Dans cet ensemble Israël, qui a subi un échec militaire au Liban perçu comme effet de la montée en puissance de l’Iran dans la région, et inquiet de l’évolution possible de la politique américaine, entend rétablir sa suprématie stratégique et son pouvoir de dissuasion appuyé sur le nucléaire. Il s’agit d’abord de maintenir son contrôle militaire sur la Palestine et son refus de négocier la constitution d’un État palestinien souverain tel que défini par le droit international.

Avec la fin d’Annapolis et la guerre à Gaza, Israël vient de perdre irrémédiablement l’occasion de faire la paix avec le nationalisme « non-confessionnel » arabe (l’offre du plan de paix arabe). Demain il aura à faire à un monde arabe islamisé à l’intérieur duquel son choix sera l’intégration résultant d’un compromis politique négocié avec le mouvement islamiste – et donc l’État palestinien indépendant – ou la guerre qui se nucléarisera davantage.

La stratégie israélienne

Il nous faut d’abord démasquer les mensonges des dirigeants israéliens à propos de cette guerre si l’on veut éviter de laisser se reproduire, sans réagir à temps, de nouveaux massacres.

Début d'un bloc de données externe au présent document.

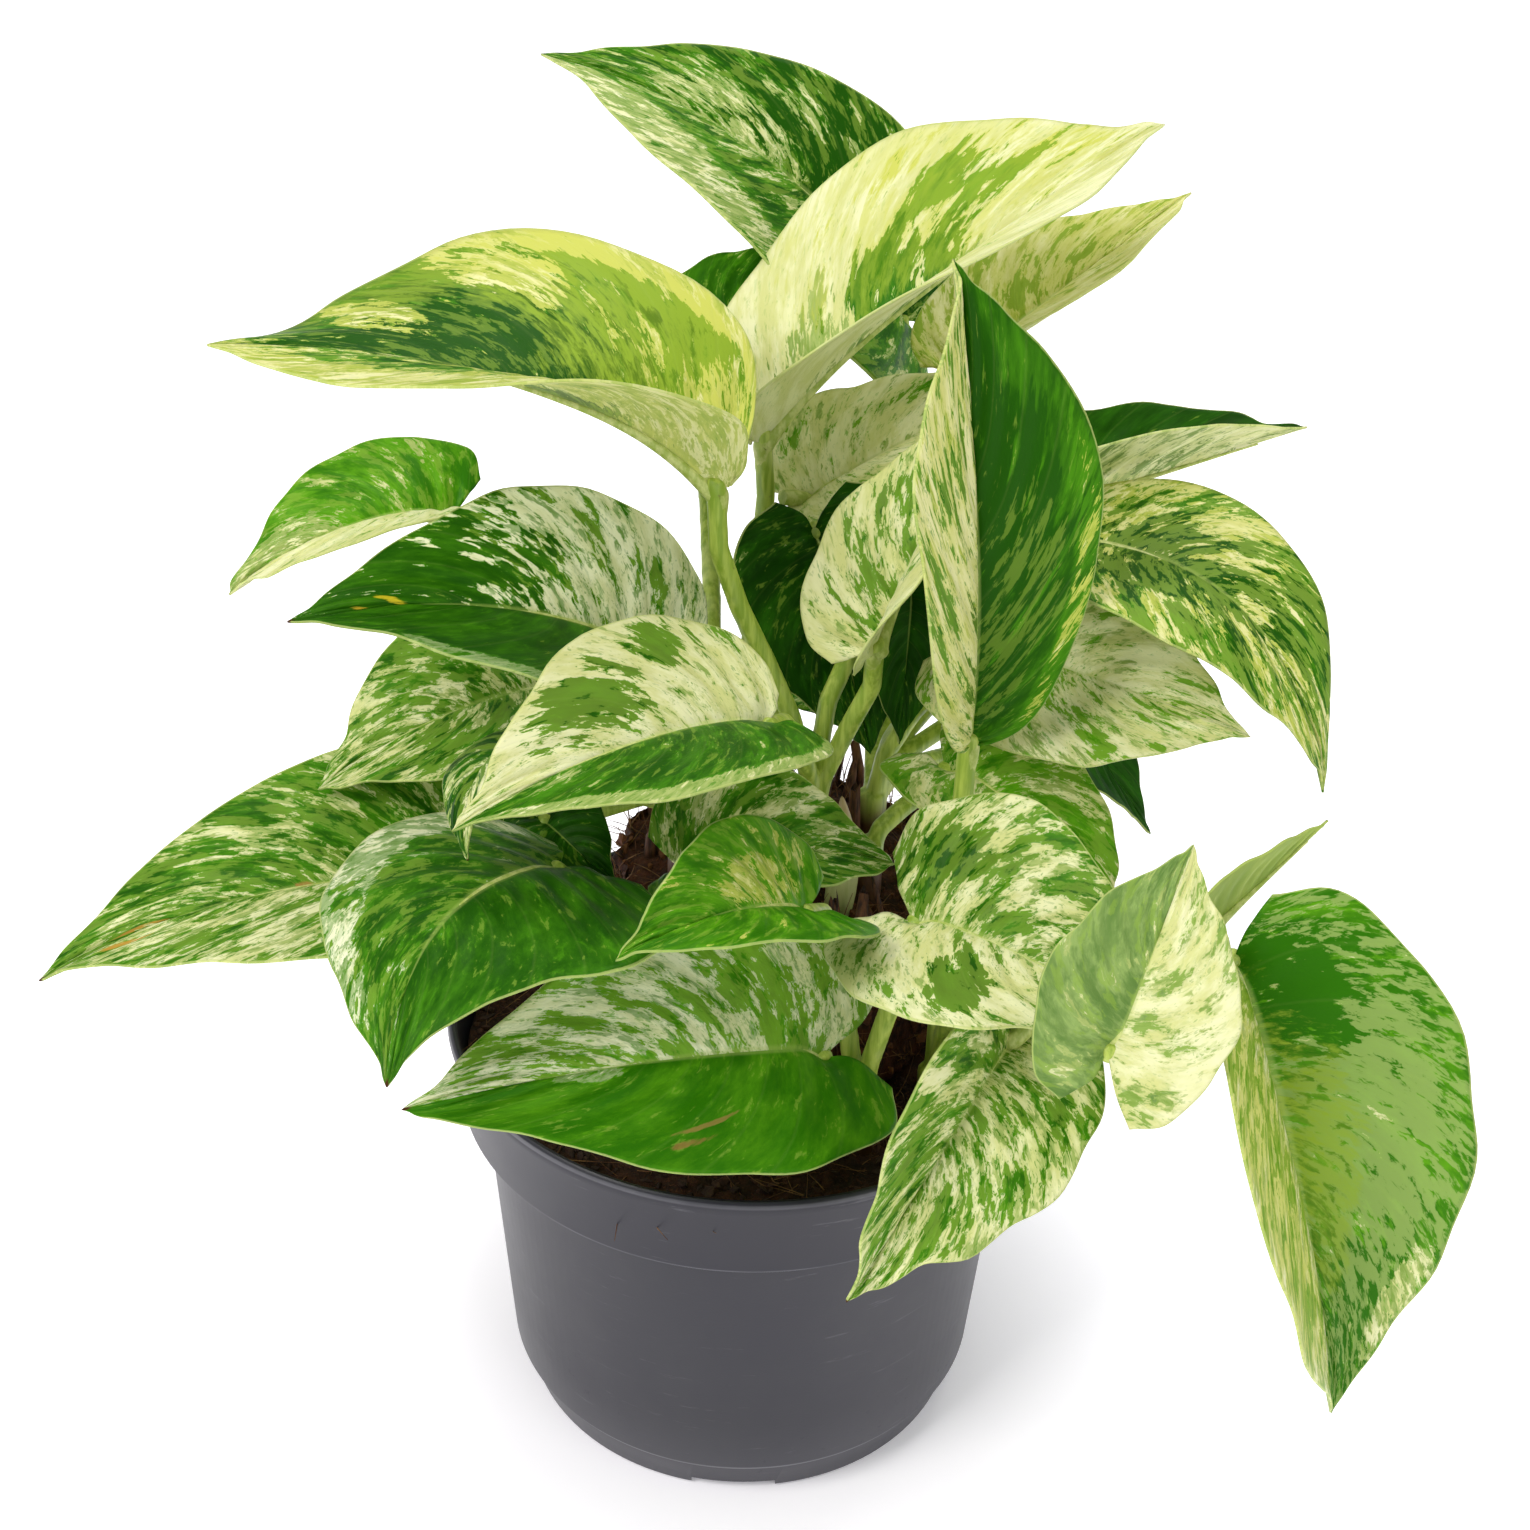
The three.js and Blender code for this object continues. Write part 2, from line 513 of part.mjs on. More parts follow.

En clair, distinguer les objectifs annoncés par Olmert, Livni, Barak, et les objectifs réels : Premier mensonge : les roquettes du Hamas constituent une menace militaire qui progressivement va détruire Israël... Certes si les civils de la zone frontalière ont une peur réelle de recevoir des roquettes sur la tête, Barak sait très bien qu’elles ne constituent en rien une menace militaire face à laquelle il faudrait une réponse militaire d’une grande violence. Tout le monde sait que la cause de ces roquettes est le maintien du blocus et que par conséquent l’arrêt du lancement de ces roquettes ne peut provenir que de la décision politique de lever un blocus illégal.

Lorsqu’Israël a lancé ses représailles, les Qassam tirées de Gaza avaient tué, bien avant, une personne, blessé quelques unes et fait des dommages mineurs à Sdérot. Bilan incomparable avec les 500 morts, les milliers de blessés et des destructions infligées par l’armée israélienne à Gaza au bout de trois jours seulement alors que les roquettes continuent à pleuvoir...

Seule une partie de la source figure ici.